Moving a step further we come to the issue of opinion, which was the second part of our title question. Here Moral Relativism divides into two main schools of thought; “Subjectivism” and “Conventionalism”. Subjectivism is the idea that something is right or wrong in the perception of the individual in question; i.e. it is subject to the morals of the person being examined. For example person A may believe that it is wrong to not give charity, whilst person B, although may agree that charity contains good moral value, does not necessarily see it as morally reprehensible if one doesn’t give charity at every given opportunity. Here person A sees giving charity as a ‘moral fact’ in their eyes but person B does not feel it so important thus gives it ‘a moral value’. Thus the argument that there can never be a complete set of Moral Facts seems to be supported by subjectivism. Conventionalism is the moral perception of a complete society and can be entrenched in the history or culture of that society. The same is true here, where society A may believe it is a ‘moral fact’ to swear in public, society B may not condone swearing, but sees it as a ‘moral value’ to avoid swearing, conceding that there may be an instance where swearing is not morally culpable.
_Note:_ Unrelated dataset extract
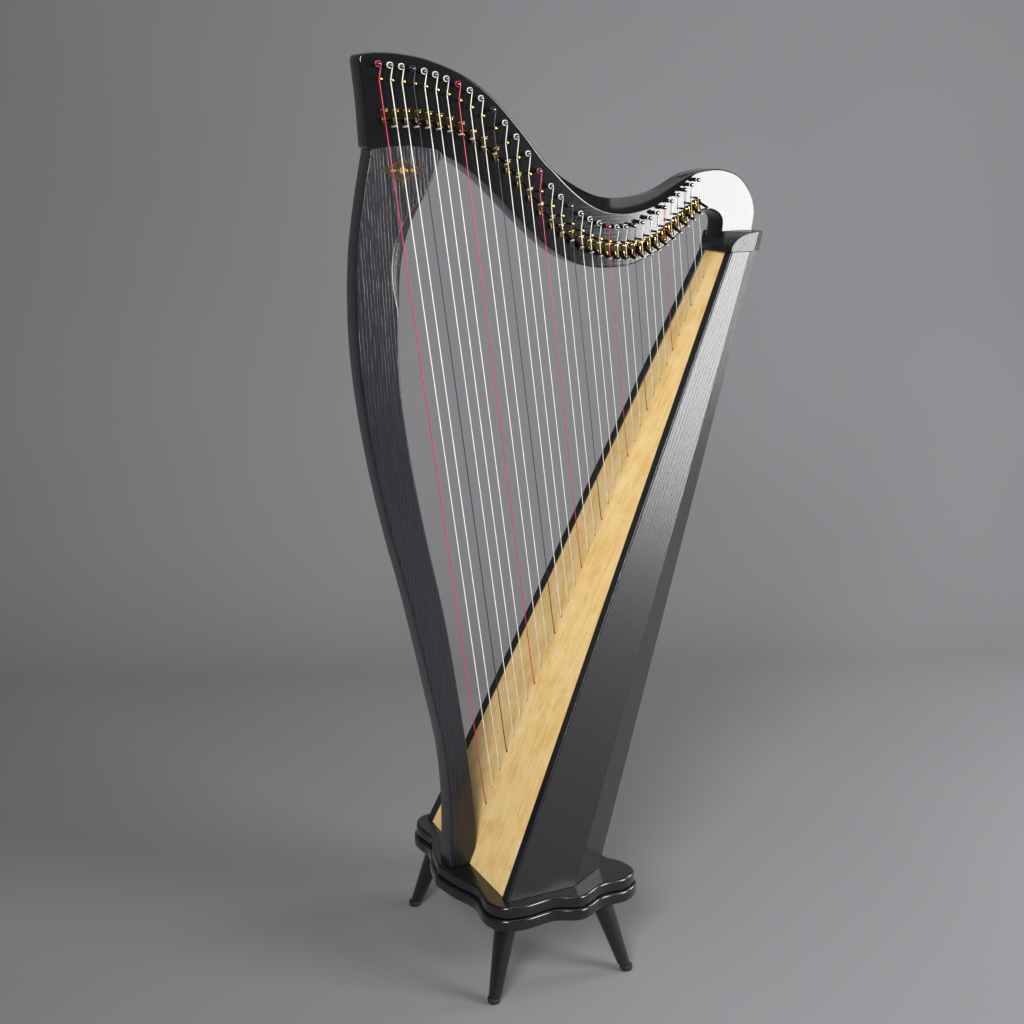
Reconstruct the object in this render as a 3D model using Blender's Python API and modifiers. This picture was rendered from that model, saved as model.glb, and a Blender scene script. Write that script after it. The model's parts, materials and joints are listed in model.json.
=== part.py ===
"""A floor-standing lever harp on a four-legged base, as separate named pieces.

Metres, +Z up. The pillar stands at -X and the soundbox leans back towards +X. The strings run from
the soundboard's centre line to pins on the neck's left face, which looks along -Y, and each string
has its own sharping lever there. Everything is parented to one empty, which is moved along X at the
end so that the origin lies under the middle of the harp's box, on the floor.
"""

import math

import bmesh
import bpy
import numpy as np
from mathutils import Matrix, Vector

GAP = 0.0003

# Base: two stacked boards on four splayed legs
LEG_HEIGHT = 0.125
LEG_TOP_RADIUS = 0.0190
LEG_TIP_RADIUS = 0.0105
LEG_FRONT_X = 0.0355
LEG_WHEELBASE = 0.167
LEG_HALF_TRACK = 0.144
LEG_LEAN_X = 0.0355
LEG_LEAN_Y = 0.0290
GLIDE_HEIGHT = 0.010
GLIDE_EDGE = 0.003
UPPER_BOARD = 0.020
LOWER_BOARD = 0.020
BOARD_ROUND = 0.006
LOWER_BOARD_OVERHANG = 0.004
BOLT_RADIUS = 0.004
BOLT_HEAD_RADIUS = 0.0075
BOLT_HEAD_HEIGHT = 0.005
BOLT_BITE = 0.050
BOLT_CLEARANCE = 0.0004

# Half of the base's outline, from the front bulge to the rear one: four lobes joined by ogees
BASE_HALF_OUTLINE = (
    (-0.024, 0.000), (-0.014, 0.048), (0.002, 0.095), (-0.001, 0.155), (0.015, 0.181), (0.045, 0.188),
    (0.100, 0.183), (0.142, 0.197), (0.190, 0.175), (0.236, 0.172), (0.262, 0.150), (0.258, 0.115),
    (0.241, 0.088), (0.252, 0.045), (0.268, 0.000),
)

# Soundbox, measured on level cuts: sides, two angled rear panels and a back
BOX_HEIGHT = 0.986
BOARD_FOOT_X = 0.0271
BOARD_TILT = math.radians(24.5)
BOX_FOOT_HALF = 0.168
BOX_HEAD_HALF = 0.048
SIDE_FOOT_DEPTH = 0.1225
SIDE_HEAD_DEPTH = 0.037
SIDE_TOE_IN = math.radians(2.2)
REAR_FOOT_WIDTH = 0.079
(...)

To conclude, to ask whether there are moral facts is difficult to come to a definite answer on. It is clear that there are strong arguments both ways, but that there are major exceptions to both sides of the argument. One can argue, as we have earlier, that there are general underlying moral codes which we all accept as ‘moral law’, but the importance of these perceived laws tends to fluctuate in a subjective way. One can argue that the Ten Commandments are only the basis of the original 613 commandments and thus we should be following those religiously; however some are outdated due to advances in modern science. The argument against moral facts is a stronger argument, accepting moral codes and values, but not saying that these values are homogeneous across all societies. Where this argument breaks down, is over the nature of relativity. One can argue that an individual’s view is shaped by nurture rather than human nature and one can make the accusation that moral realism is based solely on the previous society’s teachings being passed down without any rival concept to appraise their moral codes value with. To summarise, the argument that there are no moral facts tends to eclipse that of moral objectivist, but the question one must ask throughout this thesis is whether this is truly a philosophical debate, or rather a misinterpretation of the English language?